Pluralité : à la différence de l’URSS, la Chine ne sut pas exporter durablement son appareil politico-militaro-policier. Le Vietnam ne fut pas plus efficace que dans le petit Laos. Il est vrai que, pour des régimes qui avaient construit leur légitimité première sur la « libération nationale » et/ou l’« anti-impérialisme », toute apparence de recolonisation passait mal. Et c’est au travers d’une fuite en avant nationaliste que les directions communistes allaient tenter de se conserver un devenir. Seul le Vietnam parut reproduire pleinement le modèle chinois. Mongolie et Corée du Nord furent des créations de l’expansionnisme soviétique, la seconde ayant arrêté la pendule à l’heure de Staline. Le Cambodge prétendit construire le communisme intégral en un claquement des doigts, et cela déboucha sur un génocide. Le Laos pour sa part devait se débattre avec la construction de son État et l’organisation de son territoire.

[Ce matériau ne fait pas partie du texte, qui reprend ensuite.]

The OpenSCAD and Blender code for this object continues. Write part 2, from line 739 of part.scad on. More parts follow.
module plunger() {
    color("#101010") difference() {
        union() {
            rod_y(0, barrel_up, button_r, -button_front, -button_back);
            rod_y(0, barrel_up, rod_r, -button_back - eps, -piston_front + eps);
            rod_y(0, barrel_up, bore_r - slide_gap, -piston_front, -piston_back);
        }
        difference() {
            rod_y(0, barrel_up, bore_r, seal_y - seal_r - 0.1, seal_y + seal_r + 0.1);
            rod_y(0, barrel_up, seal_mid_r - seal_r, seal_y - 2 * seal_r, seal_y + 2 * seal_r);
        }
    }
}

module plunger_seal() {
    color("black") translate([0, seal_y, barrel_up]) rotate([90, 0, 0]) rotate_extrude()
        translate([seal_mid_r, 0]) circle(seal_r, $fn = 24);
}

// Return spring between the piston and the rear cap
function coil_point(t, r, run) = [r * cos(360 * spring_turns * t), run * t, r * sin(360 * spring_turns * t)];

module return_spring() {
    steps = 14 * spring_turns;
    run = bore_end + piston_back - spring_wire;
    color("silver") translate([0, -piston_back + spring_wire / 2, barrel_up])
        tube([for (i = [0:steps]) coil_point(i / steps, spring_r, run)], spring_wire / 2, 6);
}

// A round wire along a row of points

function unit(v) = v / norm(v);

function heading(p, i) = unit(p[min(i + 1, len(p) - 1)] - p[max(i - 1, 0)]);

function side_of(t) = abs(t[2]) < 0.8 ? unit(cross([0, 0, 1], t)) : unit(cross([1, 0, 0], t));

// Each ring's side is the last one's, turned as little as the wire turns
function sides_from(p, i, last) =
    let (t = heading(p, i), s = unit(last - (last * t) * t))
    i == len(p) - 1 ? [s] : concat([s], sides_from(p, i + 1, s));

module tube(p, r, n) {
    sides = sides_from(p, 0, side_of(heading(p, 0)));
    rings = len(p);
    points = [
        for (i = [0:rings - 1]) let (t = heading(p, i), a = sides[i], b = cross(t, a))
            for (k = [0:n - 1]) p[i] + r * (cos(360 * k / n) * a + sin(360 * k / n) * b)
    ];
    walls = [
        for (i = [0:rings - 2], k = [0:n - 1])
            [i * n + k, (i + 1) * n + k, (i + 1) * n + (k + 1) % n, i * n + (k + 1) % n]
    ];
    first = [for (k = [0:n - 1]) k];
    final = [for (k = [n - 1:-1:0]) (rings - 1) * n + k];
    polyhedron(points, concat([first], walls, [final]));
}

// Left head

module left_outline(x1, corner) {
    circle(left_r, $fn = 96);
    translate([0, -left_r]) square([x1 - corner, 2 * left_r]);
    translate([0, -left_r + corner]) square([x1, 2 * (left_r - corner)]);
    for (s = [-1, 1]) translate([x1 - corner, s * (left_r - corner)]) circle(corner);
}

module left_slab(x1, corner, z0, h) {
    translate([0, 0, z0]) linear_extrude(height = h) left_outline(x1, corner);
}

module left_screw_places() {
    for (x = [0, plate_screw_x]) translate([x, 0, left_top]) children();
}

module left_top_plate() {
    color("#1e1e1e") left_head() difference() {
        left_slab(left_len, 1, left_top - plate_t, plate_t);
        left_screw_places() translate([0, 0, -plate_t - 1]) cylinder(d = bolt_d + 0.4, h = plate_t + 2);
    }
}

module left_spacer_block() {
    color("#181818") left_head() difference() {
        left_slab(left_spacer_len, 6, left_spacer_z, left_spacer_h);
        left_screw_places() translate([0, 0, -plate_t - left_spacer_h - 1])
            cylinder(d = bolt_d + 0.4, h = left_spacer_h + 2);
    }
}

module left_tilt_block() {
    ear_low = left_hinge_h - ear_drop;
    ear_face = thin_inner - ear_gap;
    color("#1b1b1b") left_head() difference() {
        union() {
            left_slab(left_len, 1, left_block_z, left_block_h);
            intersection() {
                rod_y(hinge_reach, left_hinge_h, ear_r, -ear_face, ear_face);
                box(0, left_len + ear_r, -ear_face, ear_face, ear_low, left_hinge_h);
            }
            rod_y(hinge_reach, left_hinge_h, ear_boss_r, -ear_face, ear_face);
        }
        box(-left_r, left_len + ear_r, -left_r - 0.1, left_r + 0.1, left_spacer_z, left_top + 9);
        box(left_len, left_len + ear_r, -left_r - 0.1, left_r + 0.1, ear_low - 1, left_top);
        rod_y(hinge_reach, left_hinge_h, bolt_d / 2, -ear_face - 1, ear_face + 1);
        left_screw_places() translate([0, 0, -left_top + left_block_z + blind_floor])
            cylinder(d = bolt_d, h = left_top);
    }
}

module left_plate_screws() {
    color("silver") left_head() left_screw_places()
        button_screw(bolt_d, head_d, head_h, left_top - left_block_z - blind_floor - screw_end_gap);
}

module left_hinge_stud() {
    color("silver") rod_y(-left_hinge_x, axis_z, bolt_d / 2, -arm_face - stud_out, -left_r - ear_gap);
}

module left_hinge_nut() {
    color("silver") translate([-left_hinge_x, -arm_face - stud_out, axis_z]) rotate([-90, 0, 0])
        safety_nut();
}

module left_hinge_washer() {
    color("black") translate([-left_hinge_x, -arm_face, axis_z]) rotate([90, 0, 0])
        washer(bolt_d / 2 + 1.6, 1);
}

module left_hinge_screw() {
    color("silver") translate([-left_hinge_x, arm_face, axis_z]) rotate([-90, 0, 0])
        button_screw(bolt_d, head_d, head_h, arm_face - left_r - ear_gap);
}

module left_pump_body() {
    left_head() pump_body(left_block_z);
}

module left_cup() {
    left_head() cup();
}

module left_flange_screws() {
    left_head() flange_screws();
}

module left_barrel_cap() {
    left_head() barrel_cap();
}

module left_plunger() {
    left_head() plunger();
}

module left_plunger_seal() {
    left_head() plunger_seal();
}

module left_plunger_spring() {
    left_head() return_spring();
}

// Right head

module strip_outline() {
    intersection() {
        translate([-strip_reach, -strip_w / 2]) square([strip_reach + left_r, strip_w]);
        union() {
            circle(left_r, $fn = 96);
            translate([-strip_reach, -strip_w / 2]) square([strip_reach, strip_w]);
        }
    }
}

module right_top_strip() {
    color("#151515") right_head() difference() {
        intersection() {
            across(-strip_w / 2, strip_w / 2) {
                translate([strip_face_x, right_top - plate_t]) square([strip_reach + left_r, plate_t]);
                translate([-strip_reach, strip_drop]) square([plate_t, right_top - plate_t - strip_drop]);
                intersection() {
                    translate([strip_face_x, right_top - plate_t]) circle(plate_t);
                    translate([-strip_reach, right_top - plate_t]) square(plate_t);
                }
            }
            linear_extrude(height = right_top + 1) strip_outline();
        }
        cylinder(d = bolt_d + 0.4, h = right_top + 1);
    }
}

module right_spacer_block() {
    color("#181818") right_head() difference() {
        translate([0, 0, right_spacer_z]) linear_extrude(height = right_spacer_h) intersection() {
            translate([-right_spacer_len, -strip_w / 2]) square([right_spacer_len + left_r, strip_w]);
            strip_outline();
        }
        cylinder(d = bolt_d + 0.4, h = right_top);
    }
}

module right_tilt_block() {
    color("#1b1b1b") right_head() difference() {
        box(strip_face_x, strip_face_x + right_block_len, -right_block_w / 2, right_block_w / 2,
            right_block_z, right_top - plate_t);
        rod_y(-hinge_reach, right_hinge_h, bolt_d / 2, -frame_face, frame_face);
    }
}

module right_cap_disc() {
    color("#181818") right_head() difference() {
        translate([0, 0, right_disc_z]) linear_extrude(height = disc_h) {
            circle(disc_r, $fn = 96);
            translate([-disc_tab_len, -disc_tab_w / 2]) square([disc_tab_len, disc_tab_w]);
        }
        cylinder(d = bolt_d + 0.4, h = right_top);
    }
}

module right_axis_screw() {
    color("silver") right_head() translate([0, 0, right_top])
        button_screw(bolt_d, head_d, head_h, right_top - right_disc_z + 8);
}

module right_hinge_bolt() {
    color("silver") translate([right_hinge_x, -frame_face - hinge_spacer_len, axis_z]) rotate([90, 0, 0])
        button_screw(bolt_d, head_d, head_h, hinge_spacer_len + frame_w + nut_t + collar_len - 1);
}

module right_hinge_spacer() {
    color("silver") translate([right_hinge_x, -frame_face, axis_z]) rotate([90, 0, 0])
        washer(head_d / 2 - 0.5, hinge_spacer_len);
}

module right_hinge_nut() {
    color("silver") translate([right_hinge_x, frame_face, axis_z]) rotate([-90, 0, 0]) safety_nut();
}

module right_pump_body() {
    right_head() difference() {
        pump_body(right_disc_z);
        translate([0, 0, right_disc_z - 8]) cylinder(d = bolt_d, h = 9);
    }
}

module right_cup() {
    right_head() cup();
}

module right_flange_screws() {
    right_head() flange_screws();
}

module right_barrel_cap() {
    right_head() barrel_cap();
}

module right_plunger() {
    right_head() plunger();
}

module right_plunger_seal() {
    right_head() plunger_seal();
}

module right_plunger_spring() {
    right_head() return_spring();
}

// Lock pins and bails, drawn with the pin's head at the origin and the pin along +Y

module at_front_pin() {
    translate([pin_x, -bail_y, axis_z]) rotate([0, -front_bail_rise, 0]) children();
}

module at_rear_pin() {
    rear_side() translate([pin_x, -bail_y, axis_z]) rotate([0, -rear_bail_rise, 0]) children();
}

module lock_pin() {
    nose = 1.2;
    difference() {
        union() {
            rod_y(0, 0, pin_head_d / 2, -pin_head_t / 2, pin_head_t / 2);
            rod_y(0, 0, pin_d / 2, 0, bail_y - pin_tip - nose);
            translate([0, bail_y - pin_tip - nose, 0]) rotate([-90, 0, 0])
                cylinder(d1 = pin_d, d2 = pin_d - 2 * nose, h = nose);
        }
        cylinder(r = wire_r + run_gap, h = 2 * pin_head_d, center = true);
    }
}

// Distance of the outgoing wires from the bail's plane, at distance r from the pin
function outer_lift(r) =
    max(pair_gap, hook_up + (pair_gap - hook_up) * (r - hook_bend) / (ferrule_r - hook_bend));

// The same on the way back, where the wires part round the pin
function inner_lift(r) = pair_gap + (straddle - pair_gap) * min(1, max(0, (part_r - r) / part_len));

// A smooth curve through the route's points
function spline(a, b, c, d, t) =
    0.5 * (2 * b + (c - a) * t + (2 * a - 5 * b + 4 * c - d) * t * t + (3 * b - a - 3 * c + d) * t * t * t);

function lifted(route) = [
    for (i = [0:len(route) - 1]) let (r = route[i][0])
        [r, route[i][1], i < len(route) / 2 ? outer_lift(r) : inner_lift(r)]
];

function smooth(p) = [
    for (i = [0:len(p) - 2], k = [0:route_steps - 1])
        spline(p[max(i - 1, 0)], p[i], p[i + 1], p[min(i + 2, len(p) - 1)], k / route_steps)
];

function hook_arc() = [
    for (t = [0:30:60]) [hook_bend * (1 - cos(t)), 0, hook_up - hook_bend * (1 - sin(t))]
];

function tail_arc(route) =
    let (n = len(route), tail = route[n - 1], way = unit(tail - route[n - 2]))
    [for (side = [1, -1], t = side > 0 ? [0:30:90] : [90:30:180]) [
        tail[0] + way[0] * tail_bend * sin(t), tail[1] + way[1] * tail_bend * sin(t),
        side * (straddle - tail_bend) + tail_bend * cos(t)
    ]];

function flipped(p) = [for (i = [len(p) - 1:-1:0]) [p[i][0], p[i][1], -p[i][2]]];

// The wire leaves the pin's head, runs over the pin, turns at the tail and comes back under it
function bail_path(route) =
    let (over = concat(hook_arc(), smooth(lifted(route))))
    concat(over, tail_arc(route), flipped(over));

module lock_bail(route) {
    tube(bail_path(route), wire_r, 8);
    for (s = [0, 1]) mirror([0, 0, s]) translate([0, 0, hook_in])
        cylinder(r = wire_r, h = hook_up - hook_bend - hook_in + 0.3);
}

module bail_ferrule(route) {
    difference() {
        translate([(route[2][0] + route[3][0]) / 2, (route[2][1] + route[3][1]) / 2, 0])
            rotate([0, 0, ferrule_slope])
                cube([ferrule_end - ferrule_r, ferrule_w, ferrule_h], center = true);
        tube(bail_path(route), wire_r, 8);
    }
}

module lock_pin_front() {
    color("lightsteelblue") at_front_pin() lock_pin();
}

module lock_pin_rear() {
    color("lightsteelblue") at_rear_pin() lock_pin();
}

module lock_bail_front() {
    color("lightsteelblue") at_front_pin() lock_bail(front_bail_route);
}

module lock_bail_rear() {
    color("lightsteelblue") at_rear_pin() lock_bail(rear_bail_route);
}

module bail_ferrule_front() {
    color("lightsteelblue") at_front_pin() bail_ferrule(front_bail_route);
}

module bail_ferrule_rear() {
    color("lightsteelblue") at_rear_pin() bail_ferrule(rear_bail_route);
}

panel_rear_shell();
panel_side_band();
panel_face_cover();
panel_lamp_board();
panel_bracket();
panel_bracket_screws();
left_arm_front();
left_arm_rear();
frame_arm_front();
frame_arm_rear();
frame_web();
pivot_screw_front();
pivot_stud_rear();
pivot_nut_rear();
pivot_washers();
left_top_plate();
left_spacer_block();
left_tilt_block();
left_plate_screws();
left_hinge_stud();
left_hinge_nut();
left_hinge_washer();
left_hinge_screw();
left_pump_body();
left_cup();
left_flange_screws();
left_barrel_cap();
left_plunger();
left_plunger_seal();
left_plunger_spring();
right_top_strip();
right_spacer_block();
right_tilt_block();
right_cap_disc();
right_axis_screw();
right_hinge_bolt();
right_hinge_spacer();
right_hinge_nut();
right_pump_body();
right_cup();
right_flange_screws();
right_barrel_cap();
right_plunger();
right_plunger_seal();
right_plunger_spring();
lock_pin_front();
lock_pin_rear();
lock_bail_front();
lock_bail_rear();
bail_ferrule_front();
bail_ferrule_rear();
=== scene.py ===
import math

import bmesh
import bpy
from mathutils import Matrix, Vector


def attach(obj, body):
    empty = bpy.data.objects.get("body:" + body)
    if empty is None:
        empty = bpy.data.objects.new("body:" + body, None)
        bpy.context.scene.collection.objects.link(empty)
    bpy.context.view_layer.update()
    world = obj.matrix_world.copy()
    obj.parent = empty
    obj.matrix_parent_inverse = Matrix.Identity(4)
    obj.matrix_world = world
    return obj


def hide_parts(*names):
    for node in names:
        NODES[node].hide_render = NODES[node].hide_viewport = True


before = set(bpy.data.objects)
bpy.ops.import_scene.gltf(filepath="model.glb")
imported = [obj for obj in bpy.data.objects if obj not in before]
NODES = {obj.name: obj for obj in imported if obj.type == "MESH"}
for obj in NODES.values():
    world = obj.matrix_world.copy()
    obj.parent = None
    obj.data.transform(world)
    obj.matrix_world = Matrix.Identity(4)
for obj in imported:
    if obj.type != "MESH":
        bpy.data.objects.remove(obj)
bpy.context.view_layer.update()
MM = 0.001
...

Enfin, les communismes d’Asie constituèrent une part de feu le « second monde ». Comme ailleurs, on décèle à l’origine un utopisme moderniste, industrialiste, unanimiste et purificateur. Comme ailleurs, après une génération, la lassitude et la désaffection ont poussé à l’affaissement de la dimension utopique, mais aussi à l’atténuation de la terreur, qui lui était consubstantielle. Comme ailleurs, enfin, tout retour à une stabilité durable en un « communisme minimum » paraît impossible une fois le processus d’ouverture lancé, malgré l’effet anesthésiant d’une réussite économique parfois notable.